I saw bits and pieces of the ship after exiting on the ladder and observing a few fish along the way. There is a decently sized tarpon population in the water, I’m sure in part because Rackam’s has a daily tarpon feeding at 7:30 PM. Here I saw a school swimming back, I’m sure in search of food because what is life really about if not stuffing our faces? See, humans and fish really aren’t that different.
A lovely blue tang was weaving in the fan coral. Even though these little dudes are pretty ubiquitous at snorkeling locations all around the island (Collier Beach, Cayman Kai, Rum Point), they are still fun to watch, even when they’re not in a large school and you’re just catching them on their own.
Here was a juvenile French angelfish which was stunning. When they’re grown they are a little less striking because they become more spotted and less distinctly marked. There’s a metaphor about aging in there somewhere.
This downed mast had some French grunt fish, blue tang, and what are either black durgon or black damselfish swimming along it. There’s even a sea urchin to the left of the mast if you can spot it nestled among the rocks there. Such a nice variety of color.
This bit of rubble didn’t have any major fish circling about but there were a few small goby fish—skinny, tubular, bite-sized stripped fish who make their way through the tiniest of nooks and crannies.
When I finally swam up on the majority of the wreck, I was stunned by the quiet of it all. Because it was blown up, everything is in bits and pieces, only skeletal remains dotting the bay floor. There’s something eerie and oddly poetic about the whole scene, not to mention moving. Since I was the only snorkeler in sight, being alone with the entombed ship was particularly memorable. There aren’t many times for me these days when I’m alone with my thoughts very often. In the car, on a run, I have music or a podcast filling my ears and commandeering anything that may independently crop up in a proverbial thought bubble.
No, it was just me, myself, and some fish in that water. The juxtaposition of the empty shell of industrial rubble being filled with small, colorful and lively fish was interesting to me. I’d never snorkeled a wreck before and I’m glad I got to do this one alone near the edge of the day.
All right, enough of my rambling. Here are some of the scenes and fish I came across. This was probably the largest swarming of sergeant majors that I had seen. I love striped fish—so striking. Even though the wreck has been on the wrong edge of the water for 70 years, the coral growth isn’t as massive as I would have assumed. Here was a nice piece of brain coral on the left edge of this particular chunk of wreckage. The dots of blue working their way through the middle of it give you an idea for the scale of everything.

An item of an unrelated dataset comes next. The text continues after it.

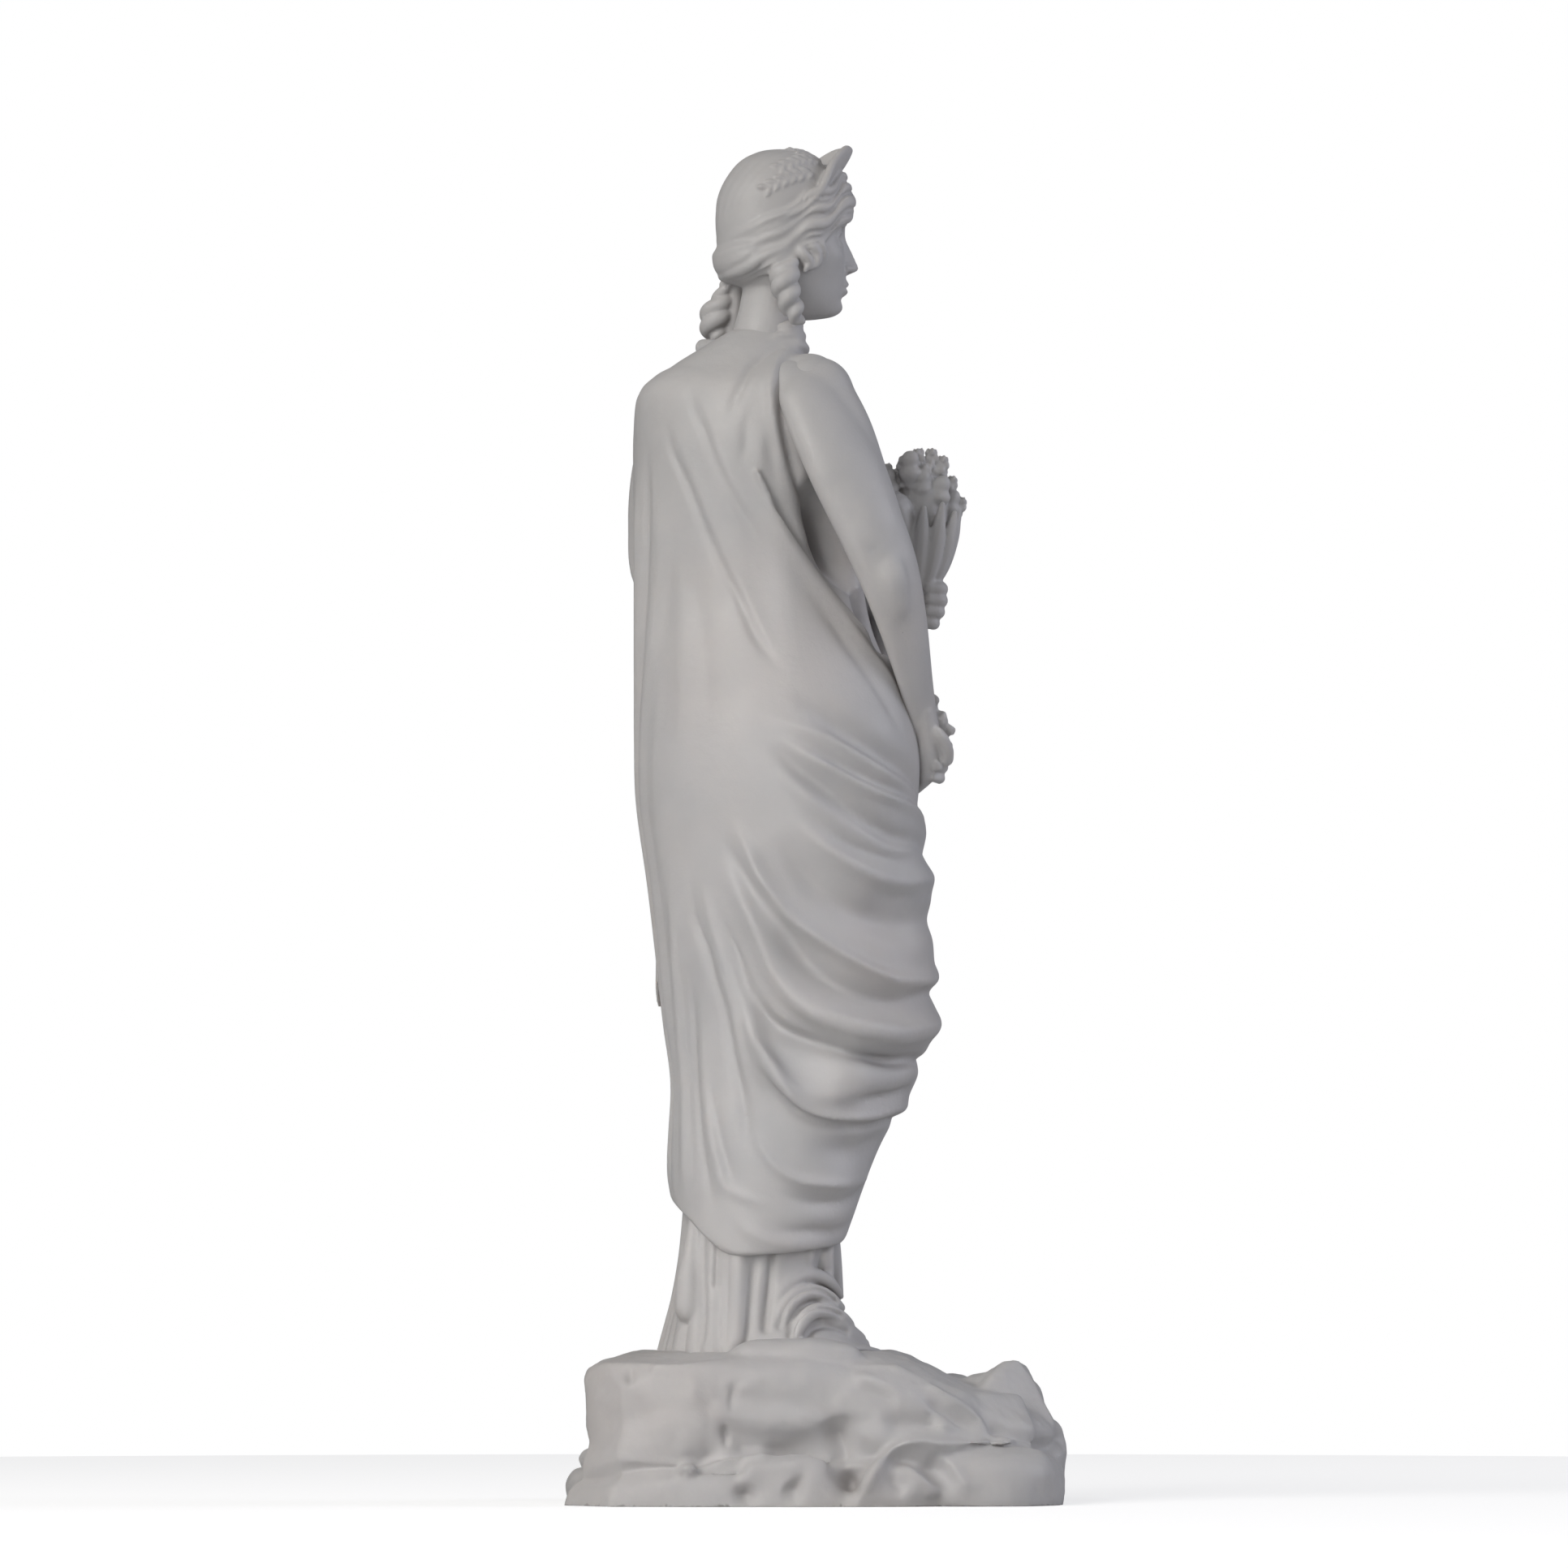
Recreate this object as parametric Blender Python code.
"""Goddess statue cast in alabaster, figure and rock base in one piece.

A standing woman in a sleeveless gown and a mantle that is drawn round the hips and over the left arm, right
knee forward, with a sheaf held before the breast and a posy in the lowered right hand. Everything is modelled
in millimetres as closed shapes, melted into one skin, rubbed down, cut with folds and thinned. The mesh is
scaled to metres at the end. +Z is up, the front is -Y and her right is -X.
"""
import math
import bpy
import bmesh
import numpy as np
from mathutils import Matrix, Vector
from mathutils.bvhtree import BVHTree

FULL = 2 * math.pi


def smooth_path(points, per_span=8):
    """Catmull-Rom curve through rows of numbers, so positions and radii are smoothed alike."""
    p = np.asarray(points, float)
    p = np.vstack([2 * p[0] - p[1], p, 2 * p[-1] - p[-2]])
    rows = []
    for a, b, c, d in zip(p, p[1:], p[2:], p[3:]):
        for t in np.arange(per_span) / per_span:
            rows.append(0.5 * (2 * b + (c - a) * t + (2 * a - 5 * b + 4 * c - d) * t * t
                               + (3 * b - a - 3 * c + d) * t ** 3))
    return np.array(rows + [p[-2]])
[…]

Side note: if you’re going to snorkel, you’re going to get more out of your experience if you know how to skin dive, which is being comfortable with kicking down to observe things nearer to the ocean floor, knowing how to relieve any discomfort caused by water pressure, and surfacing to purge your snorkel. I took a snorkeling class before my trip and it gave me a lot of helpful little tips that made this dive more enjoyable.

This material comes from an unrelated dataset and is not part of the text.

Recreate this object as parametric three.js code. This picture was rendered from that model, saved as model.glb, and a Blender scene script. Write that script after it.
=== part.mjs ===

Holy massive mess of sunken chain, Batman! Again, the size of this is impressive when you realize that these are regular sized fish swimming around. Here are some sergeant majors and what I think are yellowtail snapper.
These ribs of the ship reminded me of a giant fish-filled ice tray.
As I swam out of the water and made my way to the exit, I noticed on my footage that there were two very large tarpon making their way behind me. Do you see them on the left? Kinda creepy.
Once I got out of the water, the same waiter found me and gave me a hose where I could rinse off. Seriously—the nicest, most helpful guy. I can’t imagine I would have gotten any more attention had I used a dive shop as my entry point. I couldn’t help but feel very taken care of by a man who wasn’t trying to get any money out of me (I don’t think). He also gave me an extra towel that had been left behind by a cruise shipper.
There you have it: my very first wreck snorkel. It was a little low on the sea life seeing as it is somewhat far inland where there’s a fair share of water craft traffic but I found the eerie, quietness of the whole scene exhilarating. If you’re going to be snorkeling in Grand Cayman, especially if you are at the nearby Eden Rock, I highly recommend stopping by and snorkeling the Wreck of the Cali. Say hi to the wait staff for me!